BEGIN SUPPLIED DATA
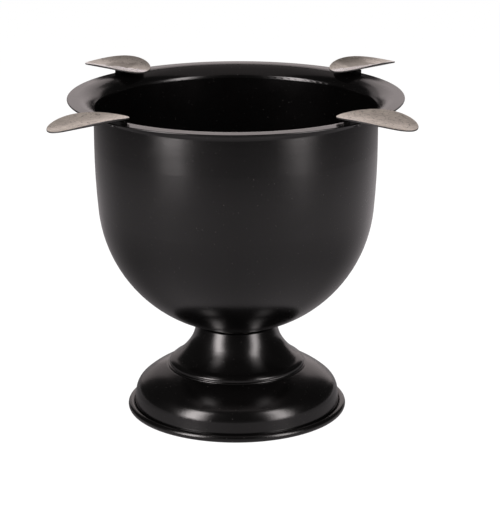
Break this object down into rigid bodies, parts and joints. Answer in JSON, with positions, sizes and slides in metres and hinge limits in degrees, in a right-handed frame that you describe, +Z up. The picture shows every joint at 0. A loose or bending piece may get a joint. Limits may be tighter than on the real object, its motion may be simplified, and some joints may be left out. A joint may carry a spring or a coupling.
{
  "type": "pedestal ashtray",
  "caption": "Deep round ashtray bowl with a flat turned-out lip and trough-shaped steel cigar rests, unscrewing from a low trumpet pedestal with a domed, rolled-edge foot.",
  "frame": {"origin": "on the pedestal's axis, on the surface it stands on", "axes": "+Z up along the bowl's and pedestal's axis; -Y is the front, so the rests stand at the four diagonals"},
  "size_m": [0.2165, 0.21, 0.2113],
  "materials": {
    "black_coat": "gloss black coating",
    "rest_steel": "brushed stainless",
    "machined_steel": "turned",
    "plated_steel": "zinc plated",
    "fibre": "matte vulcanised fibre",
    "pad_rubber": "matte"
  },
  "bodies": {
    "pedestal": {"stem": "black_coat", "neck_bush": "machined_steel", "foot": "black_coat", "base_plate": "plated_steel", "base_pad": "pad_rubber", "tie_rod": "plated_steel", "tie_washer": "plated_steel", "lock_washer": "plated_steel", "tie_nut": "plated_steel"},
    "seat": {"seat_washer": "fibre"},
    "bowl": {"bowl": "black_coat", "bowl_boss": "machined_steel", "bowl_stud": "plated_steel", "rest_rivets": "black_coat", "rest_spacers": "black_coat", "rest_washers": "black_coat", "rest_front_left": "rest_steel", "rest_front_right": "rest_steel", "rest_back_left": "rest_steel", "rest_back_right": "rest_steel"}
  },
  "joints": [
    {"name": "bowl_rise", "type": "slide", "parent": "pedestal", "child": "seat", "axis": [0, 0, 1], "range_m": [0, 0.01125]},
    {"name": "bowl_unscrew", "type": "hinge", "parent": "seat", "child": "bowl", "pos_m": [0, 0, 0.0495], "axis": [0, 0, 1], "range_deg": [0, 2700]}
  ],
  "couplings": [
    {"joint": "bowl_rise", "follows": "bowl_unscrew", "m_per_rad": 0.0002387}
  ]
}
END SUPPLIED DATA
• WHAT THE TASK ASKS: Reproduce all the data word for word.

• WRITTEN RESPONSE:
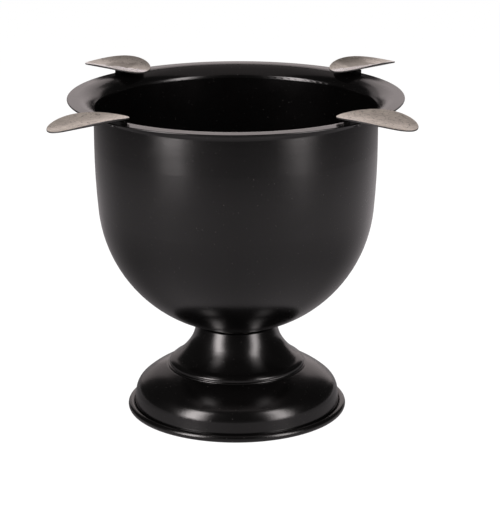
Break this object down into rigid bodies, parts and joints. Answer in JSON, with positions, sizes and slides in metres and hinge limits in degrees, in a right-handed frame that you describe, +Z up. The picture shows every joint at 0. A loose or bending piece may get a joint. Limits may be tighter than on the real object, its motion may be simplified, and some joints may be left out. A joint may carry a spring or a coupling.
{
  "type": "pedestal ashtray",
  "caption": "Deep round ashtray bowl with a flat turned-out lip and trough-shaped steel cigar rests, unscrewing from a low trumpet pedestal with a domed, rolled-edge foot.",
  "frame": {"origin": "on the pedestal's axis, on the surface it stands on", "axes": "+Z up along the bowl's and pedestal's axis; -Y is the front, so the rests stand at the four diagonals"},
  "size_m": [0.2165, 0.21, 0.2113],
  "materials": {
    "black_coat": "gloss black coating",
    "rest_steel": "brushed stainless",
    "machined_steel": "turned",
    "plated_steel": "zinc plated",
    "fibre": "matte vulcanised fibre",
    "pad_rubber": "matte"
  },
  "bodies": {
    "pedestal": {"stem": "black_coat", "neck_bush": "machined_steel", "foot": "black_coat", "base_plate": "plated_steel", "base_pad": "pad_rubber", "tie_rod": "plated_steel", "tie_washer": "plated_steel", "lock_washer": "plated_steel", "tie_nut": "plated_steel"},
    "seat": {"seat_washer": "fibre"},
    "bowl": {"bowl": "black_coat", "bowl_boss": "machined_steel", "bowl_stud": "plated_steel", "rest_rivets": "black_coat", "rest_spacers": "black_coat", "rest_washers": "black_coat", "rest_front_left": "rest_steel", "rest_front_right": "rest_steel", "rest_back_left": "rest_steel", "rest_back_right": "rest_steel"}
  },
  "joints": [
    {"name": "bowl_rise", "type": "slide", "parent": "pedestal", "child": "seat", "axis": [0, 0, 1], "range_m": [0, 0.01125]},
    {"name": "bowl_unscrew", "type": "hinge", "parent": "seat", "child": "bowl", "pos_m": [0, 0, 0.0495], "axis": [0, 0, 1], "range_deg": [0, 2700]}
  ],
  "couplings": [
    {"joint": "bowl_rise", "follows": "bowl_unscrew", "m_per_rad": 0.0002387}
  ]
}